Equipped with his exclusive combination of sporting insights and design knowledge, Gosling and his team are empowered to deliver successful projects of all types and sizes across the globe – from small, grassroots community sporting concepts, through to large-scale stadia designs.

“We actively seek out projects that have the capability and substance to inspire people,” says Gosling. “I strongly believe that the designs of the best sporting facilities and venues become a universal language that connect cultures and communities from across the globe.”

Client Centric, Design Driven
106 Architects has always been committed to building strong relationships with its clients.
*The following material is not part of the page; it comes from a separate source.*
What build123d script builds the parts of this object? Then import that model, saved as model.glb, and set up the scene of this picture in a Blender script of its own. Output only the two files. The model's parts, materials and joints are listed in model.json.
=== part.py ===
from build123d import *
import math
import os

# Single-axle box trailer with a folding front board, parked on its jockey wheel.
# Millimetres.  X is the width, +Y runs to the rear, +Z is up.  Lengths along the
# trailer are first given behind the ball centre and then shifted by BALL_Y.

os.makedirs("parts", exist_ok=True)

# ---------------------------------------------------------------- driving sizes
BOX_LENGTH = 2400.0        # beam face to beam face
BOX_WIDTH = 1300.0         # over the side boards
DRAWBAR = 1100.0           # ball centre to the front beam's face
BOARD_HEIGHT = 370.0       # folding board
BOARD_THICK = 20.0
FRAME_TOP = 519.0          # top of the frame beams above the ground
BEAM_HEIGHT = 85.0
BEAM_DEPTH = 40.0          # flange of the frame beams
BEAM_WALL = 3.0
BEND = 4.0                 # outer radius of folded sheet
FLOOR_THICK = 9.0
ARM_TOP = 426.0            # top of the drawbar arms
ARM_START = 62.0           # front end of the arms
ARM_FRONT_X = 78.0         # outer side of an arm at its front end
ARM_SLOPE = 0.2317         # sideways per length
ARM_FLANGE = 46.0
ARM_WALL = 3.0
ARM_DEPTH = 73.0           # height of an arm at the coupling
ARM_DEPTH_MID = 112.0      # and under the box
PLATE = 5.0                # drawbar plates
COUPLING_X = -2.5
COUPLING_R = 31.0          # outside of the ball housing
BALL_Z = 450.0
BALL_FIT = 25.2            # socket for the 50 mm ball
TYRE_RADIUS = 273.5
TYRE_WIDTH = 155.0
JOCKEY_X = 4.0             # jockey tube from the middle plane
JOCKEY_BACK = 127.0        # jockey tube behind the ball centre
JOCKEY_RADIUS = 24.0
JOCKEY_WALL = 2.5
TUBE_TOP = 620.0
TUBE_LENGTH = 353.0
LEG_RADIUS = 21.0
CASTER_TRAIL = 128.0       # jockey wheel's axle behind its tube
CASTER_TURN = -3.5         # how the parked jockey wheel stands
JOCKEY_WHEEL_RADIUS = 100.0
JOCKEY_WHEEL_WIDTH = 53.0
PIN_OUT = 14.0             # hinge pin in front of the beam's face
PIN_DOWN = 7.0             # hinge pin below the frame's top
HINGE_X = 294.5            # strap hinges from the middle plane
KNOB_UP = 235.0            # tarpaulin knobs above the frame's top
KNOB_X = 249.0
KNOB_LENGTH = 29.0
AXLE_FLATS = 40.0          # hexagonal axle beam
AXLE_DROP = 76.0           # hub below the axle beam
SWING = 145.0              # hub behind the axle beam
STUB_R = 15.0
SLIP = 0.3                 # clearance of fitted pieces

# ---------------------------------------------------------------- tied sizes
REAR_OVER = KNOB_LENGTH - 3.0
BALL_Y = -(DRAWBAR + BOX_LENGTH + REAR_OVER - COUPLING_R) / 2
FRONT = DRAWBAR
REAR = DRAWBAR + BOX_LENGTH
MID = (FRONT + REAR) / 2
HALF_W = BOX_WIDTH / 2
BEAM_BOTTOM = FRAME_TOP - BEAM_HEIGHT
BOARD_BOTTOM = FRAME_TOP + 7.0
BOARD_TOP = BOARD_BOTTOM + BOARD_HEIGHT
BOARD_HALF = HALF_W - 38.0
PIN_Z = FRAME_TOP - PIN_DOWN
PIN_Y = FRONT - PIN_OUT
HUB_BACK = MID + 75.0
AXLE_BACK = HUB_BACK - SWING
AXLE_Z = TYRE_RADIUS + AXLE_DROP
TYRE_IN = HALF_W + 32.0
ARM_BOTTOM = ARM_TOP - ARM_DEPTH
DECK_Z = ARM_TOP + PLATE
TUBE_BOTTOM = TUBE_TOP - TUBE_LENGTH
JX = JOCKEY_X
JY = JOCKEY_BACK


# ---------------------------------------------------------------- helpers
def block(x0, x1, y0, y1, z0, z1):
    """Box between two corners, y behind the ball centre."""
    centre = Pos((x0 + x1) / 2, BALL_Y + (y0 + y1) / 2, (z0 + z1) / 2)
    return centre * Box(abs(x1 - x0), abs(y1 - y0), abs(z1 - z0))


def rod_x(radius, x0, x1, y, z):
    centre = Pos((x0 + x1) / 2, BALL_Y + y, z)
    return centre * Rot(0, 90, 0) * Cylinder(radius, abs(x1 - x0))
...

“Before we start designing buildings, we build relationships,” says Gosling. “This is who we are and what we do. It underpins the success of our designs – designs that harmoniously bring together aesthetics, sustainability, functionality, on-going operations and budgets, with the wider social, cultural and commercial interests.”
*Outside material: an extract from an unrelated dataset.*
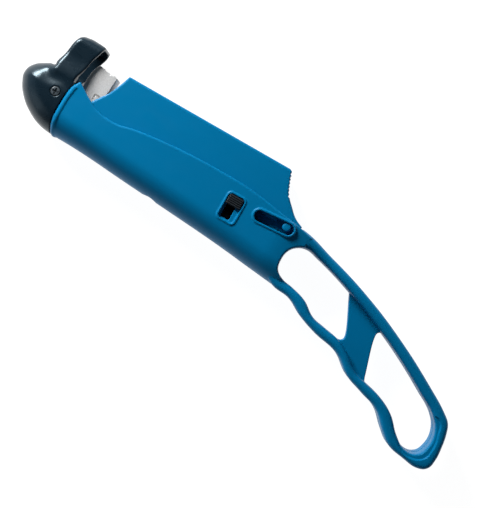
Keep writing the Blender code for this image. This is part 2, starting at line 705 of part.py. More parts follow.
# ---------------------------------------------------------------- tank, cap, valve and lever
tank_outline = [
    (TANK_X0, -26.0, "V"), (TANK_X1, -26.2, "V"), (TANK_X1, -37.8, "V"), (42.0, -36.1), (18.0, -34.4),
    (TANK_X0, -33.4, "V"),
]
tank_inside = [
    (TANK_X0 - 4, -27.2, "V"), (TANK_X1 - 1.2, -27.4, "V"), (TANK_X1 - 1.2, -36.5, "V"), (42.0, -34.9),
    (18.0, -33.2), (TANK_X0, -32.3, "V"), (TANK_X0 - 4, -32.3, "V"),
]
tank = outline("tank", [tank_outline], -TANK_HALF, TANK_HALF, TANK_RIM, steps=2)
tank_hollow = outline(
    "tank_hollow", [tank_inside], TANK_WALL - TANK_HALF, TANK_HALF - TANK_WALL, TANK_RIM - TANK_WALL, steps=2
)
refill_bore = cylinder("refill_bore", REFILL_R + GAP, -38.0, -32.0, axis="Y", at=(REFILL_X, 0.0))
combine(tank, tank_hollow, refill_bore)
finish(tank, "fuel_tank", tank_plastic)

cap = box("cap", (2.0, TANK_X0 - GAP), (-32.3, -26.1), (-5.5, 5.5))
combine(cap, cylinder("cap_bore", VALVE_R + FIT, 0.0, 6.0, "X", (VALVE_Y, 0.0)))
finish(cap, "tank_cap", tank_plastic)

valve = cylinder("valve", VALVE_R, -3.0, 8.0, "X", (VALVE_Y, 0.0))
combine(valve, cylinder("valve_bore", PLUNGER_R + 0.2, -4.0, 5.0, "X", (VALVE_Y, 0.0), 16))
finish(valve, "valve_body", brass)

plunger = cylinder("plunger", PLUNGER_R, -6.4, 3.0, "X", (VALVE_Y, 0.0), 16)
combine(plunger, cylinder("plunger_head", 1.6, -7.4, -6.2, "X", (VALVE_Y, 0.0), 20), how="UNION")
finish(plunger, "valve_plunger", black_plastic, (-7.4, VALVE_Y, 0.0))

lever = outline(
    "lever",
    [[
        (-10.7, -18.9, "V"), (-8.5, -18.9, "V"), (-8.1, -22.6), (-7.6, -25.0), (-7.75, -28.0),
        (-7.75, -31.8, "V"), (-9.5, -31.8, "V"), (-10.7, -28.2), (-11.4, -25.0), (-10.9, -22.6),
    ]],
    2.9, 4.9, 0.2, steps=2,
)
lever_foot = box("lever_foot", (-9.3, -7.75), (-31.4, -28.6), (-1.6, 3.4))
lever_bore = cylinder("lever_bore", LEVER_PIN_R + 0.2, -9.0, 9.0, at=(LEVER_X, LEVER_Y), sides=16)
combine(lever, lever_foot, how="UNION")
combine(lever, lever_bore)
finish(lever, "valve_lever", black_plastic, (LEVER_X, LEVER_Y, 3.9))
lever_axle = cylinder("lever_axle", LEVER_PIN_R, -7.7, 7.7, at=(LEVER_X, LEVER_Y), sides=16)
finish(lever_axle, "lever_pin", screw_steel)

finish(cylinder("wick", 1.6, 8.6, 40.0, "X", (-30.0, 0.0), 16), "tank_wick", wick_felt)
refill_at = (REFILL_X, 0.0)
refill = cylinder("refill", REFILL_R, -37.2, -32.4, axis="Y", at=refill_at)
combine(refill, cylinder("refill_port", 0.8, -39.0, -35.0, axis="Y", at=refill_at, sides=12))
finish(refill, "refill_valve", brass)
seal = cylinder("seal", 3.5, -33.4, -32.8, axis="Y", at=refill_at)
combine(seal, cylinder("seal_bore", REFILL_R + FIT, -35.0, -32.0, axis="Y", at=refill_at))
finish(seal, "refill_seal", seal_rubber)

# ---------------------------------------------------------------- return spring and its anchor
anchor = box("anchor", (9.0, SPRING_X0 - 0.8), (-25.7, -2.9), (-4.6, 4.6))
rod = cylinder("rod", 1.7, 10.0, 30.0, "X", (SPRING_Y, 0.0), 16)
combine(anchor, rod, how="UNION")
finish(anchor, "spring_anchor", tank_plastic)
finish(
    coil("main_coil", SPRING_X0, SPRING_X1, SPRING_Y, SPRING_R, SPRING_WIRE_R, SPRING_TURNS),
    "return_spring", spring_steel,
)

# ---------------------------------------------------------------- lock slider and its clip
slider_x = (LOCK_X - LOCK_HALF_WIDTH, LOCK_X + LOCK_HALF_WIDTH)
slider_y = (LOCK_Y - LOCK_HALF_LENGTH, LOCK_Y + LOCK_HALF_LENGTH)
stem_y = (LOCK_Y - LOCK_STEM_HALF, LOCK_Y + LOCK_STEM_HALF)
slider_z = (CASE_HALF - LOCK_RECESS_DEPTH + GAP, CASE_HALF + GAP)
slider = box("slider", slider_x, slider_y, slider_z)
stem = box("stem", (LOCK_STEM_X0, LOCK_STEM_X1), stem_y, (CASE_HALF - CASE_WALL, CASE_HALF))
combine(slider, stem, how="UNION")
for i in range(LOCK_RIDGES):
    ridge_y = LOCK_Y + 1.8 - LOCK_RIDGE_PITCH * i
    ridge_x = (LOCK_X - LOCK_HALF_WIDTH + 0.2, LOCK_X + LOCK_HALF_WIDTH - 0.2)
    combine(slider, cylinder(f"ridge_{i}", 0.42, *ridge_x, "X", (ridge_y, slider_z[1]), 10), how="UNION")
finish(slider, "lock_slider", black_plastic, (LOCK_X, LOCK_Y, slider_z[0]))
clip = box("clip", (LOCK_X - 2.6, LOCK_X + 2.6), (slider_y[0], LOCK_Y - 0.1), (7.6, 8.1))
finish(clip, "lock_clip", black_plastic, (LOCK_X, LOCK_Y, 7.6))
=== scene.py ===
"""The finished look of the long-handled kitchen lighter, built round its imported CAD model.

Shapes are drawn in the design frame, in millimetres: x from the flame end to the tail, y towards the
trigger, z the thickness with 0 at the parting plane. TO_WORLD carries them into the frame's metres.
The moulded pieces are remeshed and smoothed after their cuts, which gives them moulded, soft edges.
"""

import json
import math

import bmesh
import bpy
from mathutils import Matrix, Vector
from mathutils.kdtree import KDTree

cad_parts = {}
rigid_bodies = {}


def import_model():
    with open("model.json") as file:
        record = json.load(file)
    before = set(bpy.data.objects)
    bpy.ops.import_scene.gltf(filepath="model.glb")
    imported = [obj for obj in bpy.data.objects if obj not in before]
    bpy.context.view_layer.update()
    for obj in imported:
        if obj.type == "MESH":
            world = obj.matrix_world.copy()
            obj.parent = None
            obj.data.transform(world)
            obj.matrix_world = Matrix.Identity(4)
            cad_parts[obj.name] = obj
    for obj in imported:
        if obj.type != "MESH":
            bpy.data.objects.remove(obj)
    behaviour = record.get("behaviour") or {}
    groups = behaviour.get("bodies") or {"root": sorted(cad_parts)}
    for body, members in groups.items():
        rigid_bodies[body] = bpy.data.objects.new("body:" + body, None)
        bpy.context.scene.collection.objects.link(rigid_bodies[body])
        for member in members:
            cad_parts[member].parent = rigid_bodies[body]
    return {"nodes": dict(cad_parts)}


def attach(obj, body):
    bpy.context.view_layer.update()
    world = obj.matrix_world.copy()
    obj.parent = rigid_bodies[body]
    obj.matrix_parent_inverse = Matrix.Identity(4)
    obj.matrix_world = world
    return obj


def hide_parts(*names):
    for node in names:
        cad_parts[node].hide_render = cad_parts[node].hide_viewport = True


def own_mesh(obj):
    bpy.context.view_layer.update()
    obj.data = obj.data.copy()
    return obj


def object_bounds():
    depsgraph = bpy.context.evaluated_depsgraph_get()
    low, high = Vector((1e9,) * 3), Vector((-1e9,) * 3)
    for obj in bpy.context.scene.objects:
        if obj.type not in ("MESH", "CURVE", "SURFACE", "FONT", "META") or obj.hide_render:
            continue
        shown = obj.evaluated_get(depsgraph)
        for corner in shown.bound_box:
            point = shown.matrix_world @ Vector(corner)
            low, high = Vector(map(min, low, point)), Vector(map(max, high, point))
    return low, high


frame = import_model()
cad_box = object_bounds()

MM = 0.001
COARSE = 1.0

# Outer sizes in the design frame: _HALF is half a piece's thickness, _R a radius
TAIL_X = 181.97
TOP_Y = 5.75
CASE_HALF = 10.0
CASE_WALL = 1.6
CASE_EDGE_R = 0.7
BELLY_R = 9.6
HANDLE_HALF = 6.5
HANDLE_EDGE_R = 2.0
WEB_HALF = 1.8
RING_HALF = 8.0
RING_WALL = 1.5
NOSE_WALL = 1.6
TRIGGER_HALF = 7.9
TRIGGER_WALL = 1.4
TRIGGER_EDGE_R = 0.9

# The neck thins from the casing to the handle over these x, and the upper rail's share of it over these y.
NECK = (80.0, 108.0)
RAIL_FOOT = (-40.0, -30.0)

# The bead round the casing's open front, and how deep it is sunk into the casing
BEAD_R = 1.3
BEAD_SUNK = 0.85

# The recessed ledge round the tail hole, and the gap left at the parting plane
LEDGE_DEPTH = 0.8
PARTING = 0.05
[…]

In taking on larger projects, Gosling draws on his Olympic experience. “An Olympic campaign requires many people and a concentrated focus. You need to build your team and capability, and work together in a heartfelt manner.” The lessons learned across 12 years at international and community sport level mean collaborating is now second nature to Gosling:
“We simply look at a project as a campaign and then look for the right team mix. This means a project team can include other local architects, as well as multinational engineering firms.”

The time has been right to reinvent, but at the same time, to reinforce the brand’s commitment to the core design principles of ‘collaboration and ‘integration’ – the collaboration of people with and through sport, and the integration of sporting infrastructure with its surrounds, both physically and culturally. Despite the expansion and the rebrand change, 106 Architects plans to remain small and bespoke, so that it can continue to operate a studio culture, meaning we’re small enough to care but big enough to scale to large project scopes.” says Gosling.